Иван Алексеевич протягивает руку, Екатерина Тимофеевна осторожно вставляет в нее свою, темную от загара, в царапинах, припухлую и горячую. Иван Алексеевич чуть сжимает пальцы Екатерины Тимофеевны, она вскрикивает, отдергивает руку. Иван Алексеевич смотрит на свою ладонь — на ней пятнышки крови, с изумлением и хмурой огорченностью восклицает:
— Вы так сбили ладони? Почему я не дал вам рукавицы? Почему вы не попросили?

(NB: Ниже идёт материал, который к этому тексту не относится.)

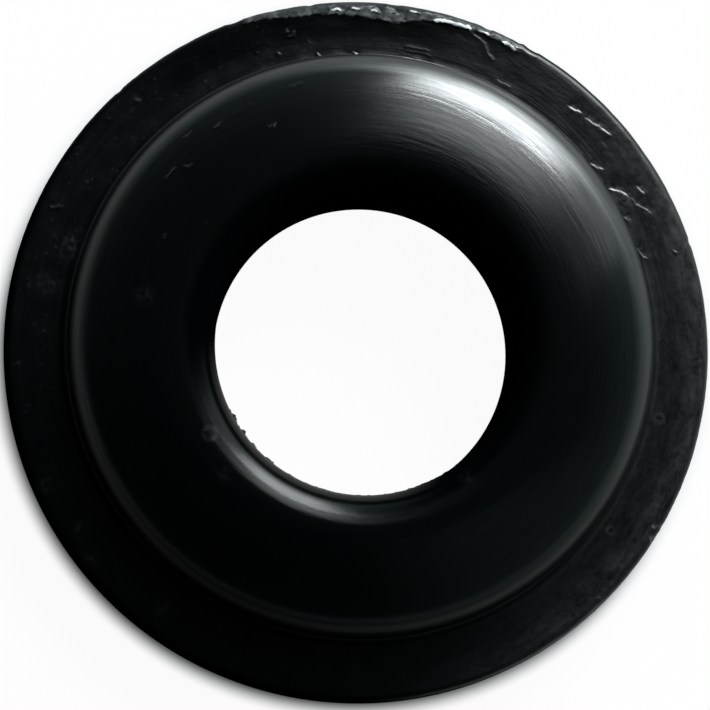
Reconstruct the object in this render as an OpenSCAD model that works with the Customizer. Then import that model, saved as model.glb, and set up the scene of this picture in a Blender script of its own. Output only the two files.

— Да, сбила, вижу, — растерянно и виновато согласилась Екатерина Тимофеевна. — Но не чувствовала, не видела, честное слово! Вот вы нажали… А взялась за мотыгу — и опять не больно, занемели вроде. Это ваши биотоки, — попыталась отшутиться она, — разбередили мои мозоли. Ничего, заживут. Главное, мы не придуманные, живые, правда?
— Все, кончаем работу!
— А норма?
— До нормы осталось семь лунок. Перегной есть, сам доработаю. Идите к мотоциклу, доставайте термос, хлеб. Да, вон там, где две осины, есть лужица с дождевой водой, подержите в ней руки.
Екатерина Тимофеевна хотела подождать Ивана Алексеевича, но он уже повернулся спиной, глянув перед этим столь нахмуренно, неуступчиво строго, что она не посмела возразить ему.
Строгость эта обидела Екатерину Тимофеевну. Шла она к двум осинам, потом, присев на корточки, держала ладони в светлой, с зеленой травкой, холодной воде и так рассуждала: мужик есть мужик, ты ему хоть десять высших образований дай! То прямо друг душевный, каждую твою мысль улавливает, то поднимется вдруг в нем из тьмы веков свирепость — когда его прапредки властителями пещер были, — и вот тебе взгляд тяжеленный, слово повелительное… Будто я у него в повиновении. Пришла и уйду. С характером этот хозяин болота, Иван Алексеевич Пронин, ничего не скажешь. Потому, наверное, и живет один… Жена от него ушла, Елена (он только так и звал ее — «Елена»), технологом на обогатительной фабрике работала, дочке их было шесть или семь лет, светленькая, синеглазая, все большущие банты ей к волосам пришпиливали. Говорили односельчане: года два-три Пронины всем семейством жили в доме старика Дронова; потом, когда «Промсоль» обосновалась на новом месте, Елена вроде бы уговаривала Ивана Алексеевича бросить сторожить утонувшие в болоте солеотвалы, идти работать по своим специальностям — ему в шахту, ей на обогатительную. Не уломала. Не удалось и ему удержать Елену в своем страшновато одиноком, надо прямо сказать, обиталище. А может, не очень-то удерживал Иван Алексеевич? Гнилые туманы, отравительные солевеи… Глушь. Особенно зимой. Зачем это Елене? А дочери? Зачахнут, погибнут. От вины и сам свихнешься. Тут ведь одержимость нужна — как некий дар или как наказание. Кто в этом разберется?.. Глянул нахмуренно из-подо лба — до сих пор холодок робости в душе.